Sonohara is one of 15 Japanese Language Education assitants sent over to the U.S. Read more about her time here in the U.S. in this .
“Most students in Japan take public transportation (bus/train) or walk and bike,” said Uchiyama. She went over the dress code for the school visit, which is more conservative than American public schools.
“This is my first time. I’ve never been to Japan,” said Blanca Matsumoto, a freshman. “I find the culture to be very interesting. I’m excited (about the high school trip) to meet the students and converse with them in Japanese.”
During their time in Osaka, students will not be in a hotel, but living with host families (homestay).
Uchiyama plans on prepping students on residential mannerisms and customs; for example, it’s impolite for guest to open the refrigerator and hot bath water is shared in the family.
“I’m excited about going to the high school to compare student life and culture in Japan to America,” said Freshman Jennifer Wu. “Also, (I’m excited) just to say I’ve been to Tokyo.”
Jet Program Student
Corrine Quirk, a senior at South High School, is the 24th student joining the group. However, she is not going through the Kizuna Exchange Program. She is one of 32 students in the U.S. to receive a grant from the Jet Program, which is a memorial fund.
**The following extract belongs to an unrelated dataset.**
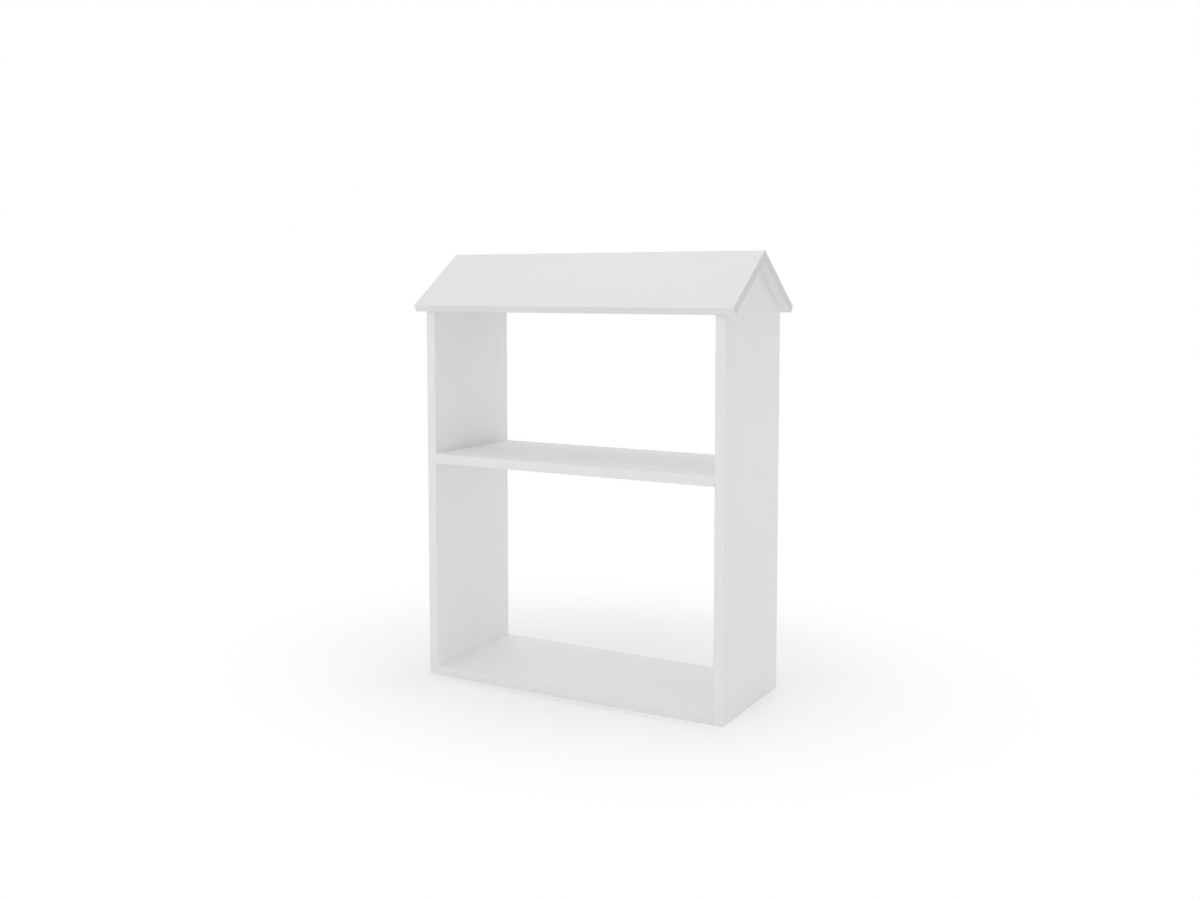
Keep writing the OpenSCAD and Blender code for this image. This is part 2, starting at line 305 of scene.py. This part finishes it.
def die_cast_zinc(finish):
    """Zinc die casting, tumbled: a dull grey metal, mottled and slightly grainy."""
    material, tree, shader = new_material("Zinc, die cast", Metallic=1.0)
    place = add(tree, "TexCoord").outputs["Object"]
    grain = add(tree, "TexNoise", {
        "Vector": place, "Scale": 1 / finish.cast_grain, "Detail": 4.0,
    })
    grey = add(tree, "Mix", {
        "Factor": grain.outputs["Fac"],
        AT_ZERO: opaque(finish.zinc_dark),
        AT_ONE: opaque(finish.zinc),
    }, data_type="RGBA")
    tree.links.new(grey.outputs[MIXED], shader.inputs["Base Color"])
    gloss = add(tree, "MapRange", {
        "Value": grain.outputs["Fac"], "To Min": 0.38, "To Max": 0.56,
    })
    tree.links.new(gloss.outputs["Result"], shader.inputs["Roughness"])
    skin = add(tree, "Bump", {
        "Height": grain.outputs["Fac"], "Strength": 0.4, "Distance": 0.05 * MM,
    })
    tree.links.new(skin.outputs["Normal"], shader.inputs["Normal"])
    return material


def zinc_plating(finish):
    """Turned steel, zinc plated: bright, with a slight blue cast that comes and goes."""
    material, tree, shader = new_material("Steel, zinc plated", Metallic=1.0)
    place = add(tree, "TexCoord").outputs["Object"]
    film = add(tree, "TexNoise", {"Vector": place, "Scale": 1 / finish.film, "Detail": 2.0})
    bright = add(tree, "Mix", {
        "Factor": film.outputs["Fac"],
        AT_ZERO: opaque(finish.plating),
        AT_ONE: opaque(finish.plating_blue),
    }, data_type="RGBA")
    tree.links.new(bright.outputs[MIXED], shader.inputs["Base Color"])
    gloss = add(tree, "MapRange", {
        "Value": film.outputs["Fac"], "To Min": 0.2, "To Max": 0.34,
    })
    tree.links.new(gloss.outputs["Result"], shader.inputs["Roughness"])
    return material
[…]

“Two Japanese English teachers died in a natural disaster. The Jet Program re-encourages language and cultural immersion between the U.S. and Japan,” said Quirk. Her itinerary will be slightly different from the 23 students.
“It’s more of a cultural experience than a volunteer experience,” she said. “I’ll be doing a longer homestay and my events will be more culturally-based.”
Like many of the students, it’s her first time to Japan this July.
“I’m excited, especially to improve my language skills,” said Quirk.